2. Tear it to pieces, aka first revisions/second draft. “Write drunk; edit sober”–gotta love Hemingway. I have nothing else to say about this except It’s Hard. (Time: 3 months)
3. Put it back together, aka second revisions/third draft. This is where I am now. It’s not as hard as step 2, just time-consuming. No adrenalin rush, all slog. (Time: At current pace, roughly 2 months)
4. Offer up your sacrifice on the altar of pain, aka beta release. This is where you send your baby to a few trusted readers and find out whether everything you’ve devoted the past seven months to is worth a sh*t. (Time: Depends on how fast your betas read/comment and what else is on their plates. Maybe 2 months?)
5. Go to hell, aka review feedback & revise again, aka completely rewrite the whole dang thing, probably. Or toss it. Whatever. (Time: I’m guessing about 2-3 months)
6. Seek a champion, aka research agents. Assuming you even get this far, most major publishing houses will not even glance at your book without an agent. Plus, the agent negotiates contract terms and other unsavory activities with which you wish not to sully yourself. Of course, as in any field that professes to help people, there are more shady agents than good ones. All you gotta do is sort out which are which, and who actually wants to see your book. Check the acknowledgements in similar types of books, read Writer’s Market, Google, check #pitmad and #mswl on Twitter. Go to conferences. (Time: Maybe a few weeks? Days? I dunno.)
7. Prostrate thyself, aka write a query letter & send it to agents. This one is no big deal–all you gotta do is take the 85,000 words you’ve slaved over for 12 months and condense them into 200 words that will jump off the page in such a manner that a good agent, whose inbox is packed with ten thousand story ideas they’ve received just this month, will decide she absolutely must read the rest of this particular book. No problem. (Time: Maybe a few weeks… months? I have no clue. I’ve been gradually honing my query letter as I go, since it also helps to refine my thinking about the book itself, so I guess maybe this could feasibly be complete while the book is out in beta and therefore not add anything to the total timeline)

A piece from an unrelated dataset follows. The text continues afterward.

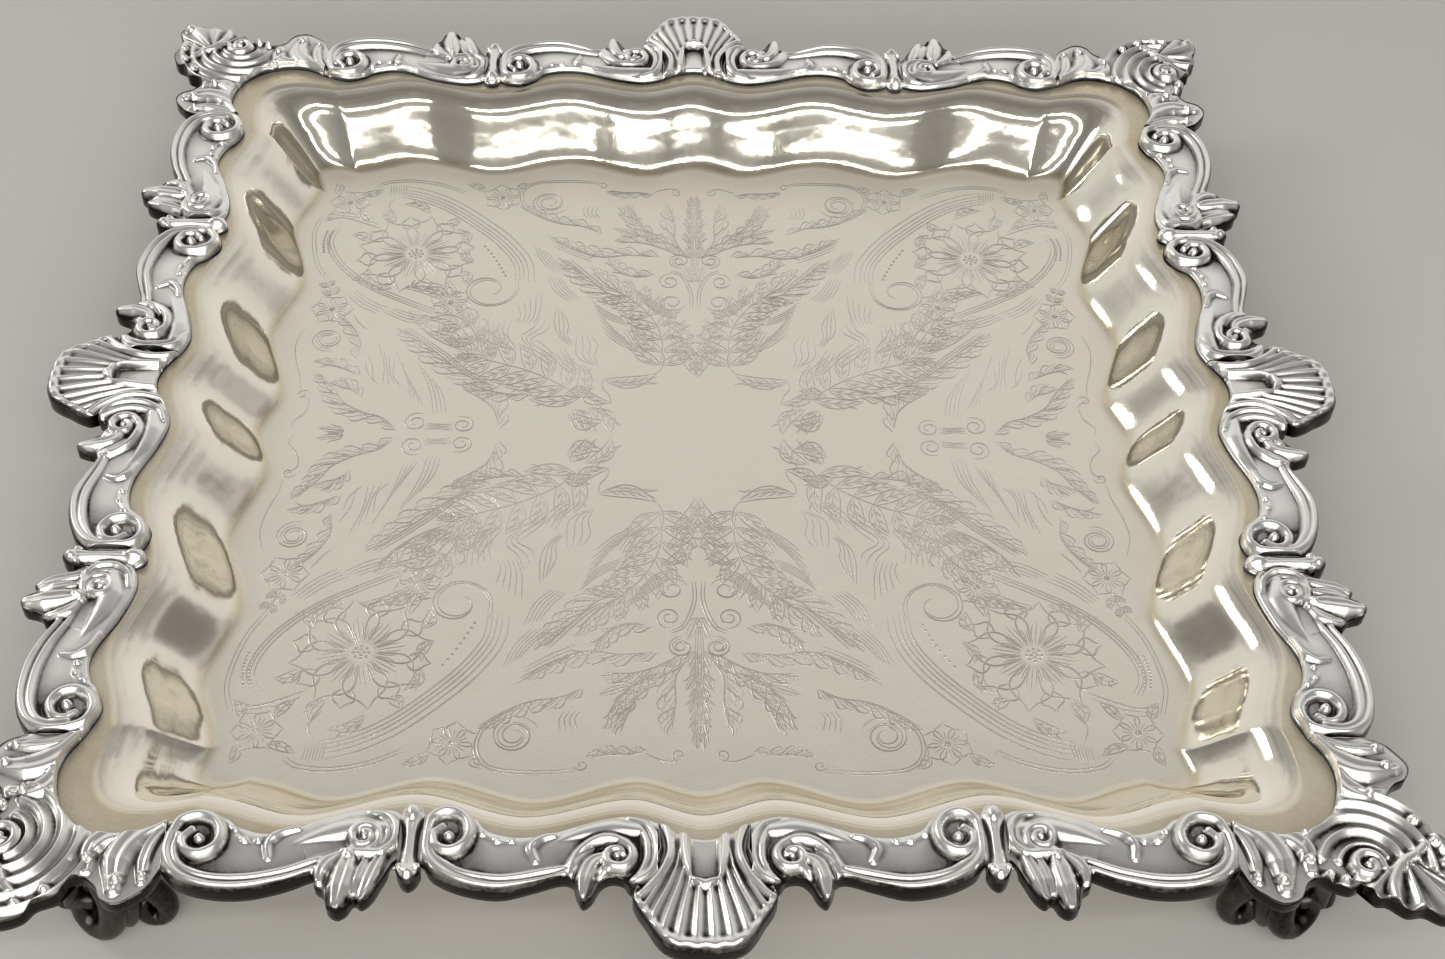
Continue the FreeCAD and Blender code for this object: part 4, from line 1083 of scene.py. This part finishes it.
def foot_bars():
    """The cast scrolls of a foot at the back right corner: path in fractions of the reach and
    heights in millimetres, with radii in millimetres."""
    bars = [([(0.800, 0.800, 26.0), (0.812, 0.812, 19.0), (0.826, 0.826, 11.0), (0.830, 0.830, 3.2)],
             (4.2, 3.2, 2.6, 3.2))]
    for a, b in ((0, 1), (1, 0)):
        def swap(points):
            return [(p[a], p[b], p[2]) for p in points]
        bars.append((swap([(0.792, 0.812, 26.0), (0.772, 0.846, 21.5), (0.756, 0.866, 14.5),
                           (0.762, 0.874, 7.0), (0.782, 0.868, 3.4), (0.802, 0.856, 5.2),
                           (0.804, 0.852, 9.6), (0.792, 0.856, 12.0), (0.784, 0.860, 9.0)]),
                     (3.4, 3.6, 3.4, 3.0, 2.4, 2.0)))
        bars.append((swap([(0.768, 0.846, 25.5), (0.738, 0.852, 20.5), (0.708, 0.850, 14.0),
                           (0.696, 0.848, 7.5), (0.706, 0.848, 3.0), (0.724, 0.850, 3.6),
                           (0.728, 0.850, 8.0), (0.716, 0.850, 9.8)]), (3.0, 3.2, 2.8, 2.6, 2.2, 1.8)))
        bars.append((swap([(0.742, 0.856, 20.0), (0.736, 0.862, 13.5), (0.741, 0.862, 7.0),
                           (0.748, 0.858, 3.0)]), (2.2, 2.6, 2.3, 1.8)))
        bars.append((swap([(0.800, 0.840, 19.0), (0.812, 0.848, 13.0), (0.818, 0.848, 7.0)]),
                     (2.0, 2.4, 1.8)))
    return bars


def build_feet():
    """The same cast foot at every corner, with painted shade that grows darker towards the table."""
    for corner, degrees in CORNERS:
        vertices, faces, count = [], [], 0
        for path, radii in foot_bars():
            scaled = [(x * REACH, y * REACH, z * MM) for x, y, z in path]
            part, quads = tube(scaled, [r * MM for r in radii])
            faces += [[index + count for index in quad] for quad in quads]
            vertices.append(part)
            count += len(part)
        placed = turned(np.vstack(vertices), degrees)
        # Painted shade: the castings are painted dark for the shade under the tray, darker still towards
        # the table.
        low = np.clip(1 - placed[:, 2] / FOOT_HEIGHT, 0, 1)
        mesh_piece(f"foot_cast_{corner}", placed, faces, foot_silver(),
                   [f"foot_{corner}"], {"patina_and_painted_light": 0.75 + 0.25 * low})


# ---- Materials

def feed(tree, socket, value):
    """Sets a socket to a number, or links another node's output to it."""
    if isinstance(value, (int, float)):
        socket.default_value = value
    else:
        tree.links.new(value, socket)


def math_node(tree, operation, *values):
    """One operation on the given values, each a number or another node's output."""
    node = tree.nodes.new("ShaderNodeMath")
    node.operation = operation
    for socket, value in zip(node.inputs, values):
        feed(tree, socket, value)
    return node.outputs[0]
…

8. Receive rejections aka receive dozens of rejections. Become depressed, but keep sending the query out anyway until someone bites. If you’re lucky. (Time: Weeks, months, years. Who knows)
8. Tear your hair out, aka revisions based on agent feedback. (Time: No clue. None. Just be glad you found an agent to take your work)
9. Wait. Once you have an agent, and you’ve done what they asked for to your manuscript, you wait for them to find the right publisher. (Time: Who knows. JK Rowling’s agent took a year to find her a publisher for The Philosopher’s Stone. Isn’t that encouraging?)
10. Celebrate. Briefly. Aka, you’ve got a publisher, and maybe an advance, and THIS IS WHAT YOU’VE BEEN WAITING FOR. Except:
11. Revise and edit. Again. No kidding. The publisher will have his or her own ideas about the book, and now you get to make even more changes. (Time: I wish I knew)
12. Wait. Again. It takes time to get cover art, typesetting, edits, and on and on and on… (Time: I’ll let you know someday)
*All evidence to the contrary, I actually really like Stephen King, especially his book “On Writing.” I think he’s a pretty amazing human being and if I didn’t actually like my dad even better, I’d want him for a dad. He can be pretty silly sometimes too. Pow!
P.S. My book has a title. Yes, I have a habit of burying big reveals at the bottom of long posts about other things. Maybe I’m shy. Maybe I just want you to get in the habit of reading the whole thing. Probably the former.
P.P.S. My book’s title is: COME BACK AS RAIN.